[TASK PROMPT]
Gather the lines below that include the string "this", copying each in full.

[EXERCISE INPUT]

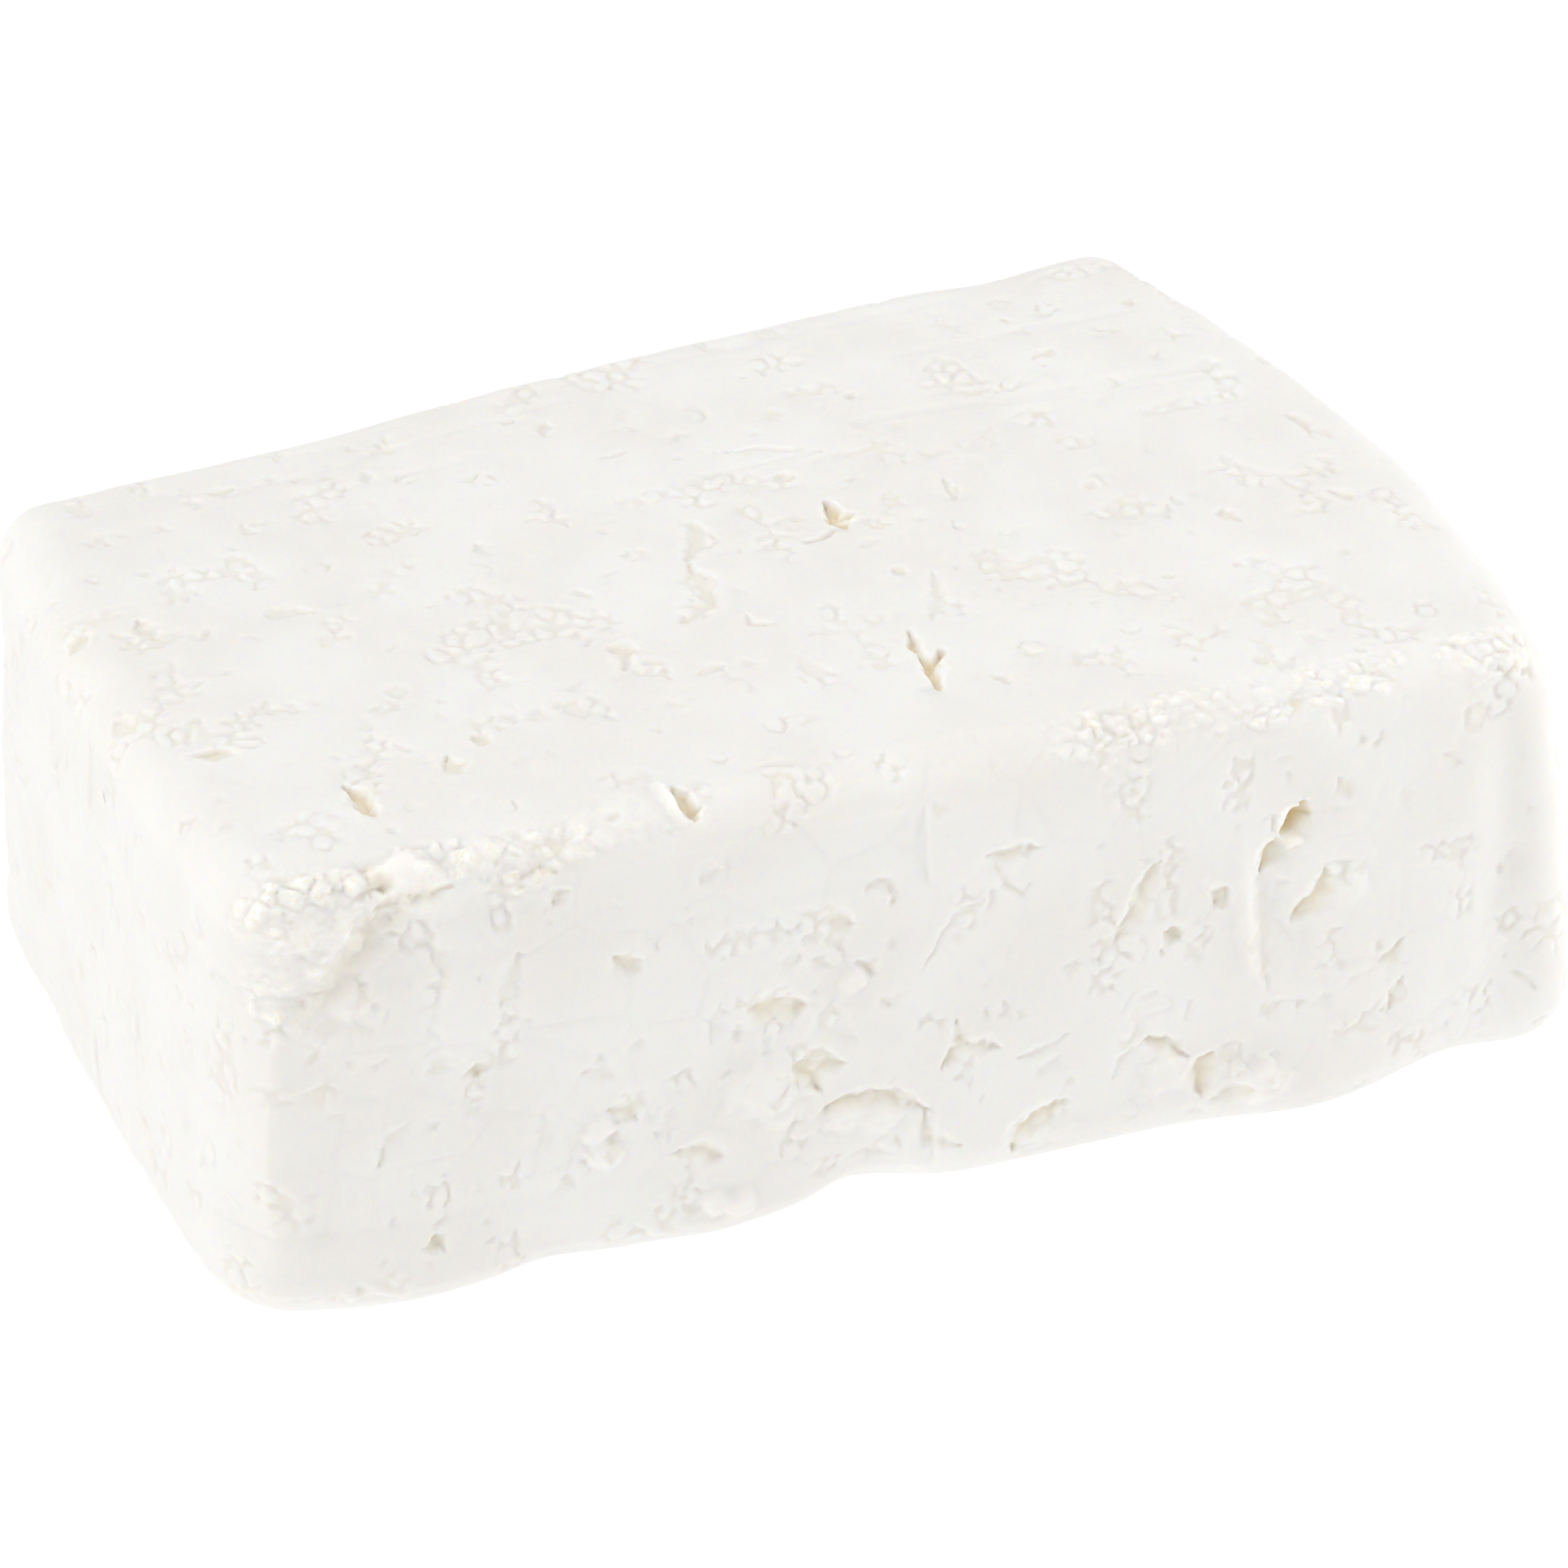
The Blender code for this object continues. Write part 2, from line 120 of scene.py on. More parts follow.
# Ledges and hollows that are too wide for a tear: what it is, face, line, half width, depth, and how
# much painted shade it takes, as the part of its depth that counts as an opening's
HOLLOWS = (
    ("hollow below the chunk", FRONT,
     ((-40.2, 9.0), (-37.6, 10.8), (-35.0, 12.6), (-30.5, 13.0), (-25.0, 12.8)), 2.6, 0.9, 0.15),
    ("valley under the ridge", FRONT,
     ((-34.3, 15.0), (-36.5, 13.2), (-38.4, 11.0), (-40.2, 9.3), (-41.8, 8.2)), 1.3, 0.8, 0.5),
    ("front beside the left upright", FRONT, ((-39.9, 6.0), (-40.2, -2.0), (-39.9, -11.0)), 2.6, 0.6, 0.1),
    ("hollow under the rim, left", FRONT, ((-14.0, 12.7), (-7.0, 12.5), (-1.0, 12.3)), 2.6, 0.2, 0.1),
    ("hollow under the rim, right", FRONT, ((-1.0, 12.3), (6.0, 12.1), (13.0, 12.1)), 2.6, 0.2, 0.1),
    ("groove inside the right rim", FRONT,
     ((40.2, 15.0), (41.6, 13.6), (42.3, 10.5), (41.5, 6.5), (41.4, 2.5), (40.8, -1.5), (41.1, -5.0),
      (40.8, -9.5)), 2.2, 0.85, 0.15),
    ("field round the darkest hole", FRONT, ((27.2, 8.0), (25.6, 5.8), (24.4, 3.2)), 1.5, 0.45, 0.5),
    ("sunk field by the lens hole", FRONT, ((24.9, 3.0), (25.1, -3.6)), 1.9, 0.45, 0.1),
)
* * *
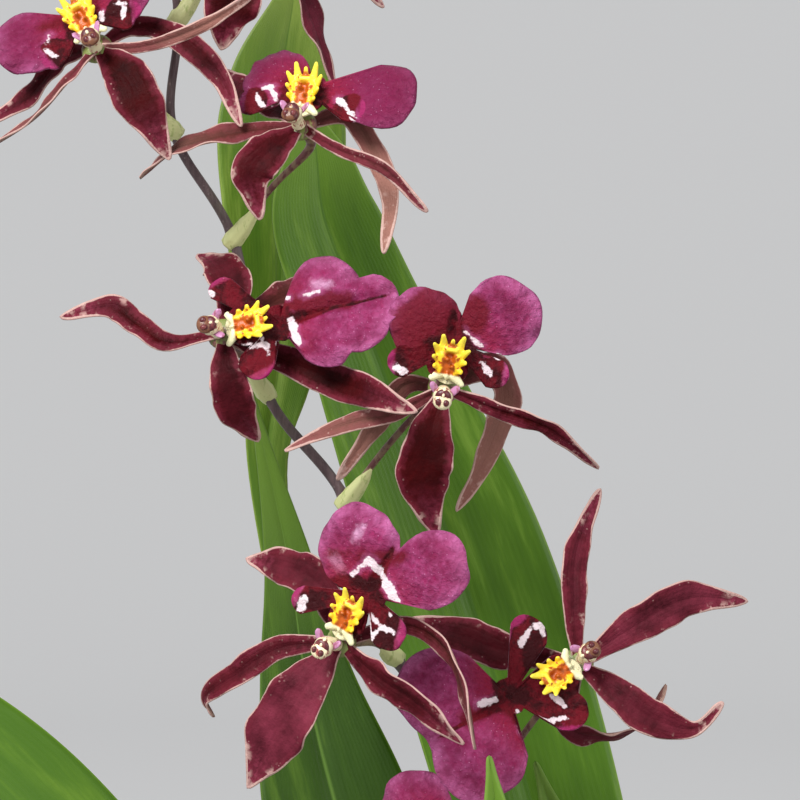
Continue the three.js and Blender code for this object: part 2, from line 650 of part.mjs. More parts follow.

[RESULT OF THE EXERCISE]
The Blender code for this object continues. Write part 2, from line 120 of scene.py on. More parts follow.
Continue the three.js and Blender code for this object: part 2, from line 650 of part.mjs. More parts follow.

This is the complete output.